Return only the lines running from the top of the entries to the line with "return main, side", inclusive, exactly as written.

- SUPPLIED RECORDS:

________________________________________

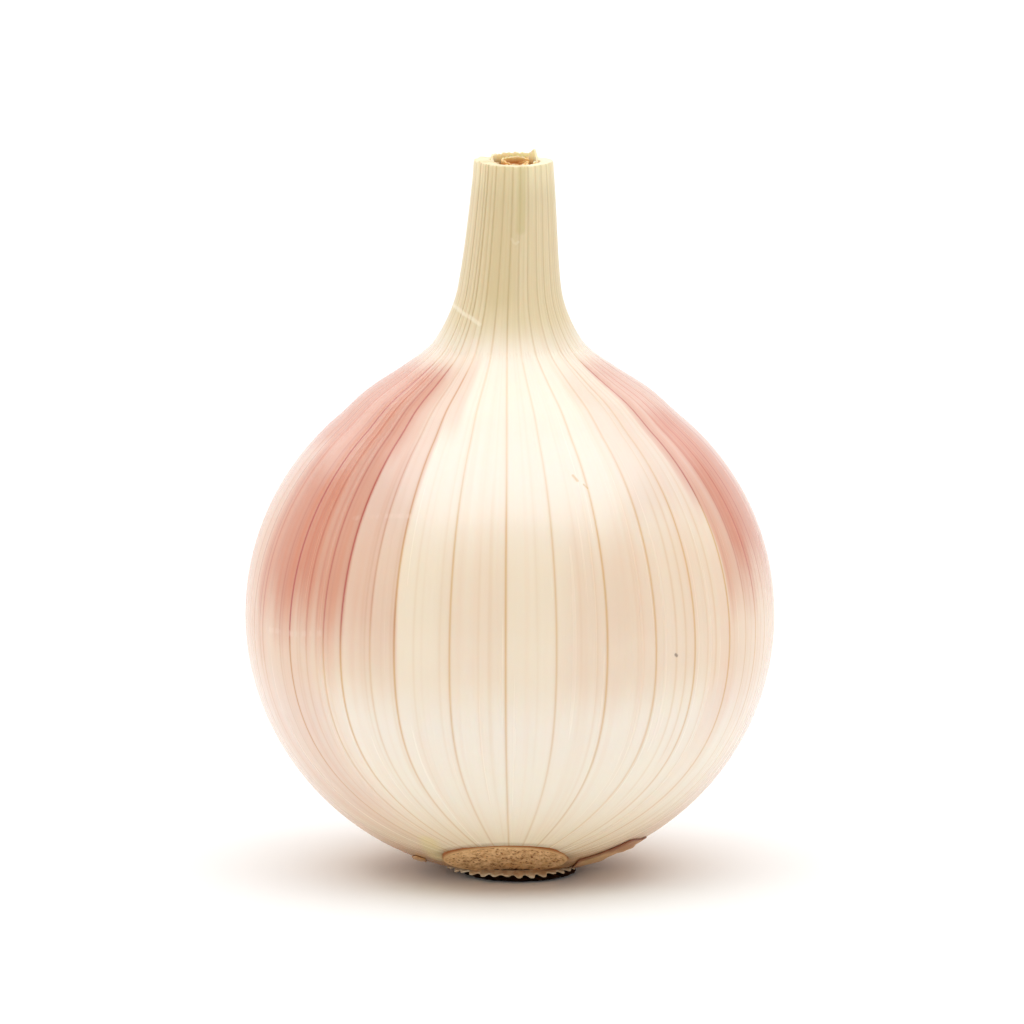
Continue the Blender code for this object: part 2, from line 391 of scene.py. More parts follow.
def veinPull(theta, radius, z):
    # strength of the main and the side vein lines at a place on the skin
    step = 2.0 * pi / bulb["columns"]
    width = max(bulb["veinWidth"] + bulb["veinSpread"] * radius, radius * step)
    main = side = 0.0
    k = bisect(mainAngles, theta)
    for j in (k - 1, k % len(mainVeins)):
        angle, strength = mainVeins[j]
        angle = round(angle / step) * step
        away = abs(turnBetween(theta, angle)) * radius / width
        main = max(main, strength * max(0.0, 1.0 - away))
    k = bisect(sideAngles, theta)
    for j in (k - 1, k % len(sideVeins)):
        angle, strength, low, high = sideVeins[j]
        angle = round(angle / step) * step
        away = abs(turnBetween(theta, angle)) * radius / width
        side = max(side, strength * max(0.0, 1.0 - away) * band(z, low, high, 4.0, 6.0))
    return main, side


def betweenVeins(theta):
    # 0 on a main vein, 1 half way to the next, and which gap it is
    k = bisect(mainAngles, theta)
    a = mainAngles[k - 1]
    b = mainAngles[k % len(mainAngles)]
    gap = (b - a) % (2.0 * pi)
    share = ((theta - a) % (2.0 * pi)) / gap
    return sin(pi * share) ** 2, k


def blushAt(theta, z):
    # the ends are ragged, streak by streak
    turn = degrees(theta) + 1.6 * wave(cos(theta) * 2.0, sin(theta) * 2.0, z * 0.12)
    streak = 2.0 * wave(cos(theta) * 9.0, sin(theta) * 9.0, 1.0) \
        + 1.3 * wave(cos(theta) * 26.0, sin(theta) * 26.0, 5.0)
    z += streak * ease((40.0 - z) / 8.0)
    total = 0.0
    for patch in blushPatches:
        low, high, softLow, softHigh = patch[:4]
        across = max(band(turn + shift, low, high, softLow, softHigh)
                     for shift in (0.0, 360.0, -360.0))
        total = max(total, across * band(z, *patch[4:8]) * patch[8])
    return total


def neckShift(z):
    low, high = bulb["neckBendZ"]
    back = bulb["neckBendBack"] * ease((z - low) / (high - low))
    over = bulb["neckSetsOver"] + bulb["neckBendBack"]
    return over * ease((z - high) / (bulb["neckTopZ"] - high)) - back


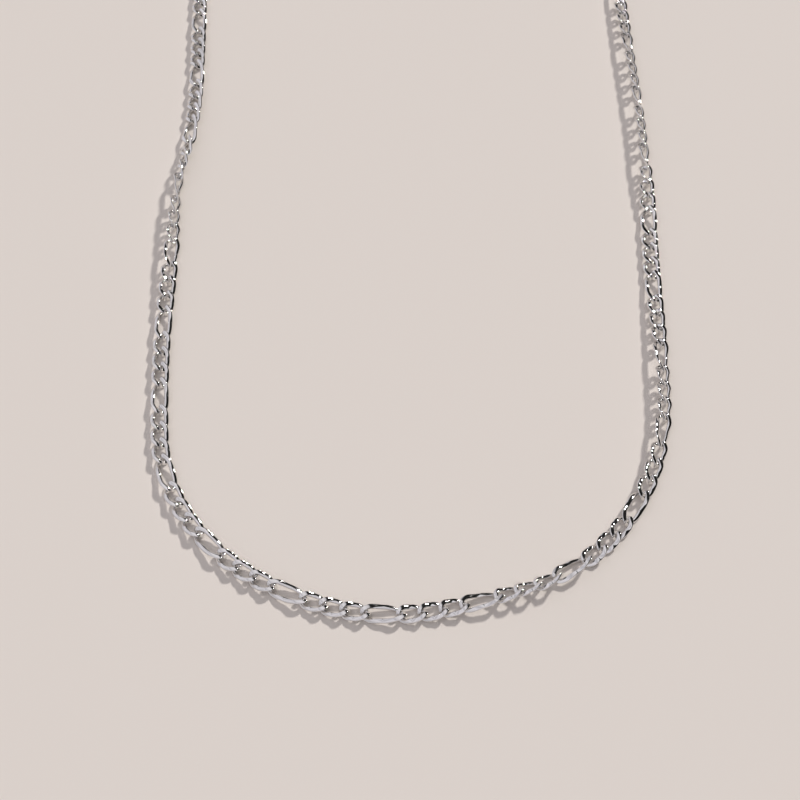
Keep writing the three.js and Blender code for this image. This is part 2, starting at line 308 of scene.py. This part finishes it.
def pitch_of(number):
    return LONG_PITCH if is_long(number) else SHORT_PITCH


def shape_of(number):
    return LONG_LINK if is_long(number) else SHORT_LINK


class Place:
    """Where one link lies: its centre, heading and roll."""

    def __init__(self, number, x, y, distance):
        self.number, self.x, self.y = number, x, y
        self.distance = distance
        self.heading = math.radians(along(HEADINGS, distance / REPEAT_LENGTH))
        self.roll = math.radians(along(ROLLS, distance / REPEAT_LENGTH))
        self.z = shape_of(number).resting_height(self.roll)

    def next(self, direction):
        number = self.number + direction
        half, next_half = pitch_of(self.number) / 2, pitch_of(number) / 2
        distance = self.distance + direction * (half + next_half)
        heading = math.radians(along(HEADINGS, distance / REPEAT_LENGTH))
        return Place(
            number,
            self.x + direction * (half * math.cos(self.heading) + next_half * math.cos(heading)),
            self.y + direction * (half * math.sin(self.heading) + next_half * math.sin(heading)),
            distance,
        )

    def matrix(self):
        turn = Matrix.Rotation(self.heading, 4, "Z") @ Matrix.Rotation(self.roll, 4, "X")
        return Matrix.Translation((self.x, self.y, self.z)) @ turn


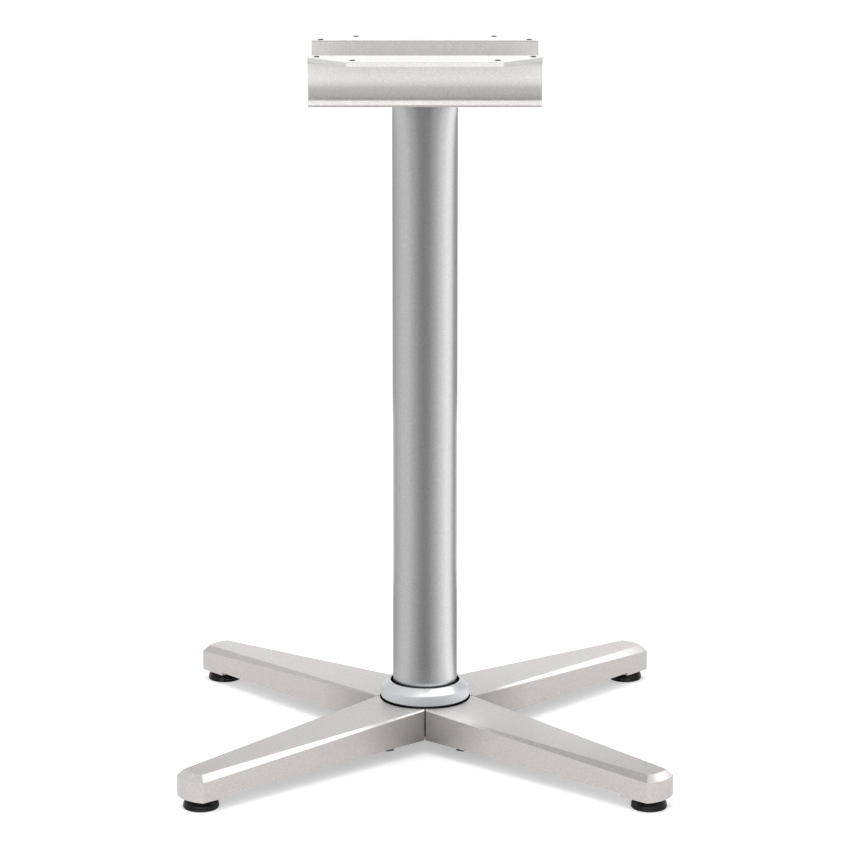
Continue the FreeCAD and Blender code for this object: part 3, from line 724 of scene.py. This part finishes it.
class BASE_OT_glides(bpy.types.Operator):
    """Turns the levelling glides and cuts the threads of their studs"""
    bl_idname = "table_base.glides"
    bl_label = "Levelling Glides"

    def execute(self, context):
        for name in LEG_NAMES:
            self.make_pad(f"glide_pad_{name}")
            self.make_stud(f"glide_stud_{name}", context.scene.base_sizes)
        return {"FINISHED"}

    def make_pad(self, node):
        """A rounded sole, the widest rim, and a dome that sweeps up to a flat crown round the stud."""
        low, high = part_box(node)
        middle = (low + high) / 2
        rim = 17.4 * MM
        rim_level = 3.4 * MM
        crown = 10.0 * MM
        dome_steps = 10
        draw_in = 1.7
        climb = 0.9
        profile = [
            (0.0, 0.0), (15.7 * MM, 0.0), (17.0 * MM, 0.5 * MM), (17.7 * MM, 1.9 * MM), (rim, rim_level),
        ]
        for index in range(1, dome_steps + 1):
            share = index / dome_steps
            reach = rim - (rim - crown) * share ** draw_in
            level = rim_level + (high.z - rim_level) * math.sin(share * math.pi / 2) ** climb
            profile.append((reach, level))
        profile += [(STUD_RADIUS, high.z), (STUD_RADIUS, STUD_HEAD), (0.0, STUD_HEAD)]
        pad = turned(profile, steps=64)
        bmesh.ops.translate(pad, vec=(middle.x, middle.y, 0.0), verts=pad.verts)
        stand_for(node, pad)

    def make_stud(self, node, sizes):
        """A threaded rod on a hexagon head; the thread is a ridge with a narrow flat along its crest."""
        low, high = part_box(node)
        middle = (low + high) / 2
        start = low.z + STUD_HEAD
        end = high.z
        root = STUD_RADIUS - sizes.thread_height
        tip = 0.6 * MM
        pitch = sizes.thread_pitch
        steps = 24
        stud = hexagon_head(flats=16.0 * MM, height=STUD_HEAD, chamfer=0.2 * MM, turn=math.radians(30))
        bmesh.ops.translate(stud, vec=(0.0, 0.0, start), verts=stud.verts)
        rod = [(0, start), (root, start), (root, end - tip), (root - tip, end), (0, end)]
        add_turned(stud, rod, ROD_STEPS)
        ridge = [
            (root, start), (STUD_RADIUS, start + 0.44 * pitch), (STUD_RADIUS, start + 0.56 * pitch),
            (root, start + pitch),
        ]
        turns = int((end - start - pitch) / pitch)
        add_turned(stud, ridge, steps, turns=turns, rise=pitch / steps)
        bmesh.ops.translate(stud, vec=(middle.x, middle.y, 0.0), verts=stud.verts)
        stand_for(node, stud)


# Stage

# Glowing cards that only reflections see. Each has a name, its middle, tilt and turn, its width and depth,
# the strength of its glow, and whether it glows to one side only.
CARDS = (
    ("Low back card", (0.0, 0.355, 0.150), UPRIGHT, 0.0, 0.56, 0.22, 0.95, False),
    ("High back card", (0.0, 2.2, 1.25), UPRIGHT, 0.0, 5.0, 1.0, 1.9, False),
    ("Front card", (0.0, -2.5, 0.27), UPRIGHT, 0.0, 4.0, 0.50, 2.4, False),
    ("Ceiling card", (0.0, 0.0, 1.6), 0.0, 0.0, 5.0, 5.0, 0.35, False),
    ("Front left strip", (-0.078, -0.153, 0.085), DOWN, SLANT, 0.26, 0.055, 2.5, True),
    ("Root strip", (0.024, -0.046, 0.085), DOWN, SLANT, 0.065, 0.028, 3.2, True),
    ("Front right strip", (0.078, -0.153, 0.085), DOWN, -SLANT, 0.26, 0.055, 0.25, True),
    ("Rear right strip", (0.217, 0.143, 0.085), DOWN, SLANT, 0.25, 0.055, 2.4, True),
    ("Nose card", (0.287, -0.215, 0.08), DOWN, 0.0, 0.055, 0.055, 2.6, True),
    ("Near card", (0.0, -0.079, 0.668), 0.0, 0.0, 0.30, 0.030, 0.30, True),
    ("Middle card", (0.0, -0.230, 0.668), 0.0, 0.0, 0.50, 0.080, 0.75, True),
    ("Channel card", (0.0, -0.056, 0.690), -UPRIGHT, 0.0, 0.22, 0.026, 0.95, True),
)

# Glow of the tent by degrees from the front, positive to the right.
TENT_GLOW = {
    -180: 0.40, -140: 0.42, -110: 0.58, -82: 0.72, -60: 0.72, -35: 0.46, -10: 0.24, 8: 0.24,
    30: 0.46, 55: 0.82, 82: 1.22, 100: 1.10, 120: 0.38, 150: 0.34, 180: 0.40,
}


class BASE_OT_stage(bpy.types.Operator):
    """Sets the floor, the soft lamps, the surroundings and the camera"""
    bl_idname = "table_base.stage"
    bl_label = "Stage"

    def execute(self, context):
        stage = context.scene.base_stage
        self.make_floor()
        self.make_world(context, stage)
        self.make_lamp("Front soft lamp", (0.0, -3.2, 1.6), wide=3.0, tall=2.0, power=stage.front_power)
        self.make_lamp("Left soft lamp", (-2.7, -0.6, 1.2), wide=2.0, tall=2.2, power=stage.left_power)
        self.make_lamp("Right soft lamp", (2.7, 0.3, 1.4), wide=2.0, tall=2.6, power=stage.right_power)
        self.make_sky_lamp(stage.top_strength)
        self.make_tent()
        for card in CARDS:
            self.make_card(*card)
        self.make_camera(context, stage)
        context.scene.view_settings.view_transform = "Standard"
        return {"FINISHED"}

    def make_floor(self):
        """A white floor from above, that isn't there from below, with a glow that only the camera sees."""
        shape = bmesh.new()
        bmesh.ops.create_grid(shape, x_segments=1, y_segments=1, size=40.0)
        finish = new_finish("Floor white")
        matt = {"Roughness": 0.9, "Specular IOR Level": 0.0}
        seen = finish.node("ShaderNodeLightPath", output="Is Camera Ray")
        bare = {"Base Color": (0.78, 0.762, 0.755, 1.0), **matt}
        shown = {
            "Base Color": (0.700, 0.705, 0.720, 1.0), **matt,
            "Emission Color": WHITE, "Emission Strength": 0.44,
        }
        both = {0: seen, 1: finish.principled(bare), 2: finish.principled(shown)}
        white = finish.end(finish.front_only(finish.node("ShaderNodeMixShader", both)))
        new_object("Floor", new_mesh("Floor", shape, white))

    def make_world(self, context, stage):
        """White for what the camera sees, directly or in a reflection, and ambient light for the rest."""
        context.scene.world = bpy.data.worlds.new("Pale surroundings")
        finish = Finish(context.scene.world)
        direct, mirrored, through = (
            finish.node("ShaderNodeLightPath", output=ray)
            for ray in ("Is Camera Ray", "Is Glossy Ray", "Is Transmission Ray")
        )
        glow = (direct | mirrored | through) * (1.0 - stage.ambient) + stage.ambient
        finish.end(finish.node("ShaderNodeBackground", {"Color": WHITE, "Strength": glow}))

    def make_lamp(self, name, place, wide, tall, power):
        """A soft lamp that lights the object and doesn't show in it: the cards do."""
        data = bpy.data.lights.new(name, "AREA")
        data.shape = "RECTANGLE"
        data.size = wide
        data.size_y = tall
        data.energy = power
        lamp = new_object(name, data)
        lamp.location = place
        column_middle = Vector((0.0, 0.0, 0.4))
        aim = column_middle - Vector(place)
        lamp.rotation_euler = aim.to_track_quat("-Z", "Y").to_euler()
        lamp.visible_camera = False
        lamp.visible_glossy = False

    def make_sky_lamp(self, strength):
        """A soft light from overhead, a little from the front and the left."""
        data = bpy.data.lights.new("Top soft lamp", "SUN")
        data.energy = strength
        data.angle = math.radians(50)
        lamp = new_object("Top soft lamp", data)
        lamp.rotation_euler = (math.radians(8), math.radians(-6), 0.0)
        lamp.visible_glossy = False

    def place_card(self, name, shape, finish, shade, strength, one_sided):
        """Gives a shape a glow that only reflections see, and puts it on the stage."""
        glow = finish.principled({
            "Base Color": (0.0, 0.0, 0.0, 1.0), "Roughness": 1.0, "Specular IOR Level": 0.0,
            "Emission Color": shade, "Emission Strength": strength,
        })
        glowing = finish.end(finish.front_only(glow) if one_sided else glow)
        card = new_object(name, new_mesh(name, shape, glowing))
        card.visible_camera = False
        card.visible_diffuse = False
        card.visible_shadow = False

    def make_card(self, name, middle, tilt, turn, wide, tall, strength, one_sided):
        """A flat card, which lies level and faces up before it is tilted and turned."""
        shape = bmesh.new()
        bmesh.ops.create_grid(shape, x_segments=1, y_segments=1, size=0.5)
        aimed = Matrix.Rotation(turn, 4, "Z") @ Matrix.Rotation(tilt, 4, "X")
        placed = Matrix.Translation(middle) @ aimed @ Matrix.Diagonal((wide, tall, 1.0, 1.0))
        bmesh.ops.transform(shape, matrix=placed, verts=shape.verts)
        self.place_card(name, shape, new_finish(f"{name} glow"), WHITE, strength, one_sided)

    def make_tent(self):
        """A round tent whose glow changes with the direction: it draws the bands down the column."""
        skirt = 0.046
        radius = 0.45
        base = 0.0475
        rim = 0.50
        throat = COLUMN_RADIUS + 1.0 * MM
        top = 0.6598
        shape = turned([(skirt, base), (radius, base), (radius, rim), (throat, top)], steps=96)
        lowest = min(shape.faces, key=lambda face: face.calc_center_median().z)
        if lowest.normal.z < 0:
            bmesh.ops.reverse_faces(shape, faces=shape.faces)
        finish = new_finish("Surround glow")
        right, behind = finish.place("XY")
        turn = right.combine("ARCTAN2", right, -1.0 * behind)
        brightest = max(TENT_GLOW.values())
        stops = {degrees / 360 + 0.5: glow / brightest for degrees, glow in TENT_GLOW.items()}
        shade = finish.node("ShaderNodeValToRGB", {0: turn * (1 / math.tau) + 0.5}, stops=stops)
        self.place_card("Surround", shape, finish, shade, brightest, one_sided=True)

    def make_camera(self, context, stage):
        """The camera of the photograph, straight in front of the column and looking down a little."""
        data = bpy.data.cameras.new("Camera")
        data.sensor_width = 36.0
        data.lens = stage.lens
        data.clip_end = 100.0
        camera = new_object("Camera", data)
        camera.location = (0.0, -stage.camera_distance, stage.camera_height)
        camera.rotation_euler = (math.pi / 2 - stage.camera_tilt, 0.0, 0.0)
        context.scene.camera = camera


class BASE_PT_panel(bpy.types.Panel):
    """Sizes, colours and steps of the table base"""
    bl_label = "Table Base"
    bl_idname = "BASE_PT_panel"
    bl_space_type = "VIEW_3D"
    bl_region_type = "UI"
    bl_category = "Table Base"

    def draw(self, context):
        for group in (context.scene.base_sizes, context.scene.base_colours, context.scene.base_stage):
            box = self.layout.box()
            for field in group.__annotations__:
                box.prop(group, field)
        for step in STEPS:
            self.layout.operator(step.bl_idname)


GROUPS = (BaseSizes, BaseColours, StageSizes)
STEPS = (
    BASE_OT_legs, BASE_OT_hub, BASE_OT_column, BASE_OT_collar,
    BASE_OT_head, BASE_OT_glides, BASE_OT_stage,
)


def register():
    for item in GROUPS + STEPS + (BASE_PT_panel,):
        bpy.utils.register_class(item)
    bpy.types.Scene.base_sizes = PointerProperty(type=BaseSizes)
    bpy.types.Scene.base_colours = PointerProperty(type=BaseColours)
    bpy.types.Scene.base_stage = PointerProperty(type=StageSizes)


def unregister():
    del bpy.types.Scene.base_stage
    del bpy.types.Scene.base_colours
    del bpy.types.Scene.base_sizes
    for item in reversed(GROUPS + STEPS + (BASE_PT_panel,)):
        bpy.utils.unregister_class(item)


def main():
    register()
    for step in ("legs", "hub", "column", "collar", "head", "glides", "stage"):
        if getattr(bpy.ops.table_base, step)() != {"FINISHED"}:
            raise RuntimeError(f"The step {step} didn't finish")


if __name__ == "__main__":
    main()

________________________________________

- RESULT:
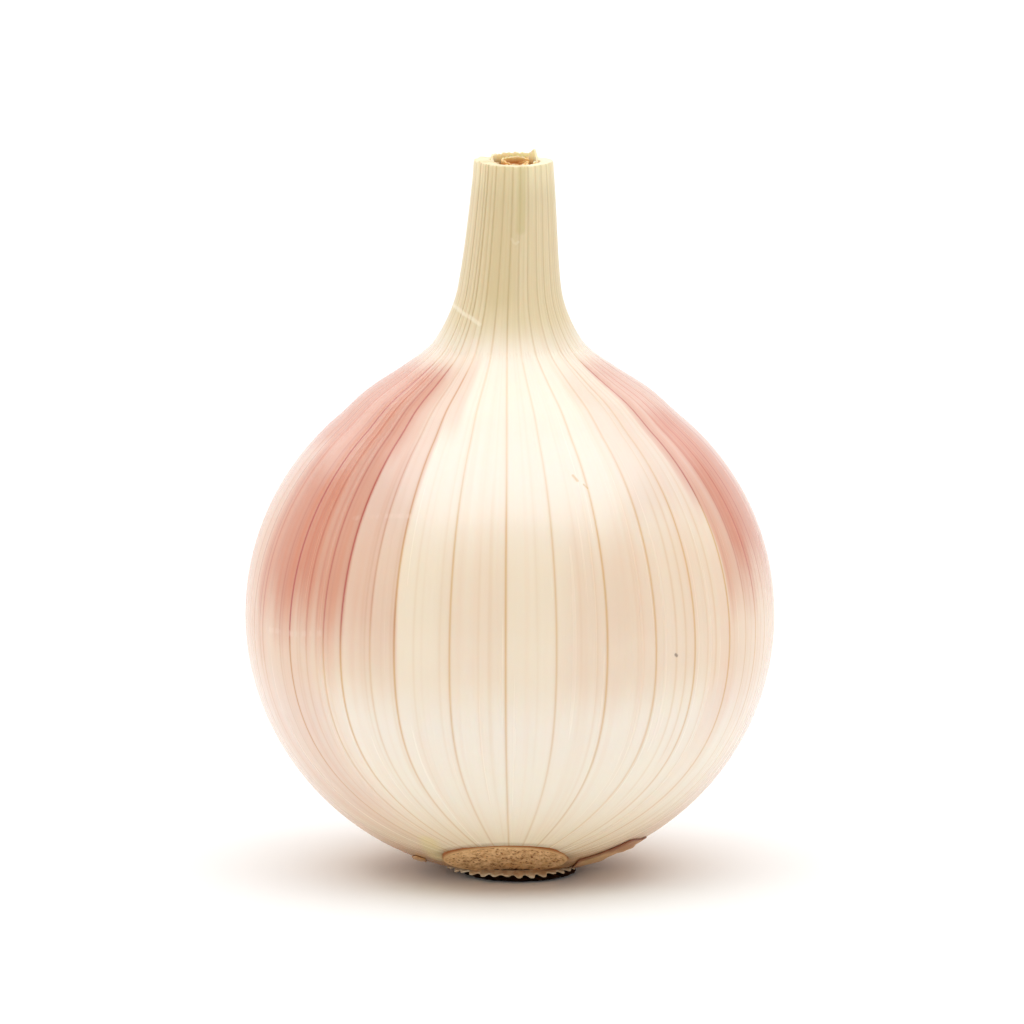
Continue the Blender code for this object: part 2, from line 391 of scene.py. More parts follow.
def veinPull(theta, radius, z):
    # strength of the main and the side vein lines at a place on the skin
    step = 2.0 * pi / bulb["columns"]
    width = max(bulb["veinWidth"] + bulb["veinSpread"] * radius, radius * step)
    main = side = 0.0
    k = bisect(mainAngles, theta)
    for j in (k - 1, k % len(mainVeins)):
        angle, strength = mainVeins[j]
        angle = round(angle / step) * step
        away = abs(turnBetween(theta, angle)) * radius / width
        main = max(main, strength * max(0.0, 1.0 - away))
    k = bisect(sideAngles, theta)
    for j in (k - 1, k % len(sideVeins)):
        angle, strength, low, high = sideVeins[j]
        angle = round(angle / step) * step
        away = abs(turnBetween(theta, angle)) * radius / width
        side = max(side, strength * max(0.0, 1.0 - away) * band(z, low, high, 4.0, 6.0))
    return main, side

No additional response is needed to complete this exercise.